The student loan program already reaps big profits for the federal government. This year alone, student loans will bring in an estimated $51 billion in profits - money that comes straight from the pockets of college students and their parents.

If you're wondering why the federal government is generating mega-profits off of a program that is supposed to help our students, you're not alone. And yet that's exactly what this group of senators proposes: more of the same.

Their bill, the Bipartisan Student Loan Certainty Act, makes an additional $1 billion in profit from our college students. That's in addition to the $184 billion the new federal student loans already are set to bring in over the next 10 years.

At a time when borrowers are already carrying $1 trillion in student loan debt, this is bad economics. The Federal Reserve warned in March that student loan debt threatens America's economic recovery. And it's bad for our long-term prospects too: At a time when our economy's stability depends on having a highly skilled workforce, we should be investing in our students, not profiting from them.

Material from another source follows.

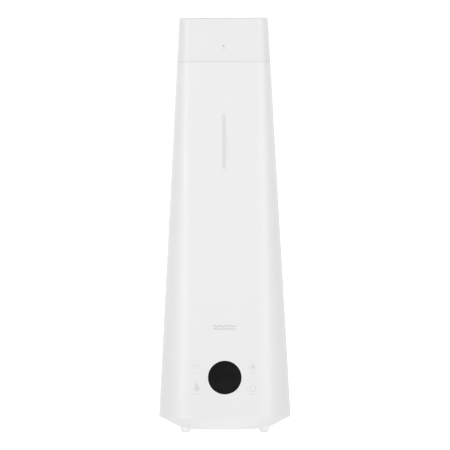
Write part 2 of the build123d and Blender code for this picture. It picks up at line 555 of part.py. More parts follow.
DUCT_TOP_Z = TRANSDUCER_Z - 1
DUCT_HALF_X, DUCT_HALF_Y = 14.0, 9.0
with BuildPart() as fan_duct:
    left, right = DUCT_X - DUCT_HALF_X, DUCT_X + DUCT_HALF_X
    block((left, DUCT_Y - DUCT_HALF_Y, FAN_Z), (right, DUCT_Y + DUCT_HALF_Y, DUCT_TOP_Z))
    block((left, DUCT_Y, FAN_Z), (right, OUTLET_Y - PLAY, LID_TOP_Z))
    front_bottom = fan_duct.edges().filter_by(Axis.X).group_by(Axis.Z)[0].sort_by(Axis.Y)[0]
    fillet(front_bottom, 6.0)
    inner_x, inner_y = DUCT_HALF_X - DUCT_WALL, DUCT_HALF_Y - DUCT_WALL
    block(
        (DUCT_X - inner_x, DUCT_Y - inner_y, FAN_Z + DUCT_WALL),
        (DUCT_X + inner_x, DUCT_Y + inner_y, DUCT_TOP_Z),
        mode=Mode.SUBTRACT,
    )
    block(
        (DUCT_X - inner_x, DUCT_Y, FAN_Z + DUCT_WALL),
        (DUCT_X + inner_x, OUTLET_Y, FAN_TOP_Z),
        mode=Mode.SUBTRACT,
    )
save(fan_duct, "fan_duct")

# ---------------------------------------------------------------- main board
BOARD = 1.6  # thickness of a circuit board
BOARD_TOP_Z = BOARD_Z + BOARD
BOARD_HALF_X, BOARD_HALF_Y = 38.0, 19.0
SINK_LEFT, SINK_RIGHT, SINK_Y, SINK_BACK_Y = -28.0, -6.0, BOARD_Y - 8, BOARD_Y + 12
SINK_BASE, SINK_HEIGHT, FINS, FIN_PITCH, FIN = 3.0, 18.0, 6, 4.0, 2.0
CAPACITOR_R, CAPACITOR_HEIGHT = 4.5, 13.0
CONNECTOR_HALF_X, CONNECTOR_HALF_Y, CONNECTOR_TOP_Z = 2.8, 3.0, BOARD_TOP_Z + 6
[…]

It boils down to this: The Senate has two different plans on the table. One keeps making profits off outstanding student loans and boosts profits on new ones while enticing students with a couple of years of low interest - risking an economic calamity. The other puts us on a responsible path, keeping rates low on new loans and working to end the profits the government makes on outstanding loans.

Fortunately, our students are smart. They know the difference between a good deal and a bad one, and so do we. The choice is easy.